Cyrillic is derived from the Greek uncial script, augmented by letters from the older Glagolitic alphabet, including some ligatures. These additional letters were used for Old Church Slavonic sounds not found in Greek. The script is named in honor of the two Byzantine brothers, Saints Cyril and Methodius, who created the Glagolitic alphabet earlier on. Modern scholars believe that Cyrillic was developed and formalized by early disciples of Cyril and Methodius.
In the early 18th century, the Cyrillic script used in Russia was heavily reformed by Peter the Great, who had recently returned from his Grand Embassy in western Europe. The new form of letters became closer to the Latin alphabet, several archaic letters were removed and several letters were personally designed by Peter the Great (such as Я which was inspired by Latin R). West European typography culture was also adopted.

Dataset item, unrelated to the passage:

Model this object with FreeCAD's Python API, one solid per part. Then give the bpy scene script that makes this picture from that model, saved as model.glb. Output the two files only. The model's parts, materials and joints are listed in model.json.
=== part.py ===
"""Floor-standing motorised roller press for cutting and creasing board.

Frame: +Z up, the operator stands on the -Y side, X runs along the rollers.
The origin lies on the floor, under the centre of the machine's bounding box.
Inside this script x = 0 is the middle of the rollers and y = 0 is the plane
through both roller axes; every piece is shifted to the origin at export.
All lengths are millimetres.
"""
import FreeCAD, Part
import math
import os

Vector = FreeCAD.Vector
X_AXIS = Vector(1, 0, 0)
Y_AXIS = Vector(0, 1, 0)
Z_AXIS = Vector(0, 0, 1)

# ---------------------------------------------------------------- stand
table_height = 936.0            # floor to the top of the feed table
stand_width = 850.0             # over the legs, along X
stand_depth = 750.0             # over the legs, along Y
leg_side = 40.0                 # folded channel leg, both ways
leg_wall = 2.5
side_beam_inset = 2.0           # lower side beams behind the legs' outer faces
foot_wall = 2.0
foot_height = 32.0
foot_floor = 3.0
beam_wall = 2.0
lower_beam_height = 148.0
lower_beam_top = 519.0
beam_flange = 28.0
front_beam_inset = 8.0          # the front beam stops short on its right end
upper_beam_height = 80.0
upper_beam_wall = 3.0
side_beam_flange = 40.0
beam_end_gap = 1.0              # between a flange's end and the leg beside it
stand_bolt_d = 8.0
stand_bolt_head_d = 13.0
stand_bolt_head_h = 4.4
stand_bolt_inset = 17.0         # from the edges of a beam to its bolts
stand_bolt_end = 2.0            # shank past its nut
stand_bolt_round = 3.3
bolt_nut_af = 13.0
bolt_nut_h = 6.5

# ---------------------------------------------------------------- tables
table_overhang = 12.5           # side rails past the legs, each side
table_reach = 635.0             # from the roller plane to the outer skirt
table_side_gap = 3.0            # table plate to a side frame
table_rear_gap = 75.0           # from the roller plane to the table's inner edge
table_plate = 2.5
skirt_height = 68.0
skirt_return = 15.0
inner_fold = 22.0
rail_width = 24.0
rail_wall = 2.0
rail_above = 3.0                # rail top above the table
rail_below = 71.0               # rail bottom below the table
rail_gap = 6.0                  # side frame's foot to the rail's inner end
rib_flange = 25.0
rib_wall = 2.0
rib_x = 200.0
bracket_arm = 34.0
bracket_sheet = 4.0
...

Cyrillic script spread throughout the East Slavic and some South Slavic territories, being adopted for writing local languages, such as Old East Slavic. Its adaptation to local languages produced a number of Cyrillic alphabets, discussed hereafter.

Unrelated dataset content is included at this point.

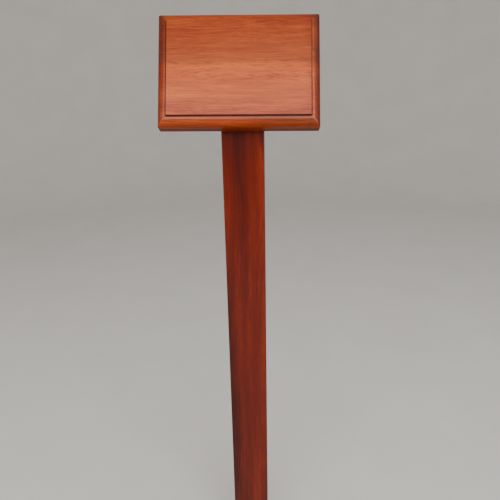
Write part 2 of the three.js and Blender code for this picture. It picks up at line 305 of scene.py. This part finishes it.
    # sunk pores under the film, and the film's own slight orange-peel and brush drag
    n1 = t.bump(t.math("SUBTRACT", t.math("MULTIPLY", fine, 0.3), pores), 0.35, 0.00012)
    peel = t.noise(t.place(q, scale=(60, 160, 160)), 1.0, 2.0, 0.5)
    n2 = t.bump(t.math("ADD", t.math("MULTIPLY", peel, 1.0), t.math("MULTIPLY", streak, 0.12)), 0.14, 0.0004)
    t.set(Base_Color=col, Roughness=rough, Normal=n1)
    t.bsdf.inputs["IOR"].default_value = 1.5
    t.bsdf.inputs["Specular IOR Level"].default_value = spec
    t.put(t.bsdf.inputs["Coat Weight"], coat)
    t.bsdf.inputs["Coat Roughness"].default_value = coat_rough
    t.bsdf.inputs["Coat IOR"].default_value = 1.5
    t.put(t.bsdf.inputs["Coat Normal"], n2)
    return t.mat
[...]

Capital and lowercase letters were not distinguished in old manuscripts.
A page from the Church Slavonic Grammar of Meletius Smotrytsky (1619)
Yeri (Ы) was originally a ligature of Yer and I (Ъ + І = Ы). Iotation was indicated by ligatures formed with the letter І: Ꙗ (not ancestor of modern Ya, Я, which is derived from Ѧ), Ѥ, Ю (ligature of І and ОУ), Ѩ, Ѭ. Sometimes different letters were used interchangeably, for example И = І = Ї, as were typographical variants like О = Ѻ. There were also commonly used ligatures like ѠТ = Ѿ.
The letters also had numeric values, based not on Cyrillic alphabetical order, but inherited from the letters' Greek ancestors.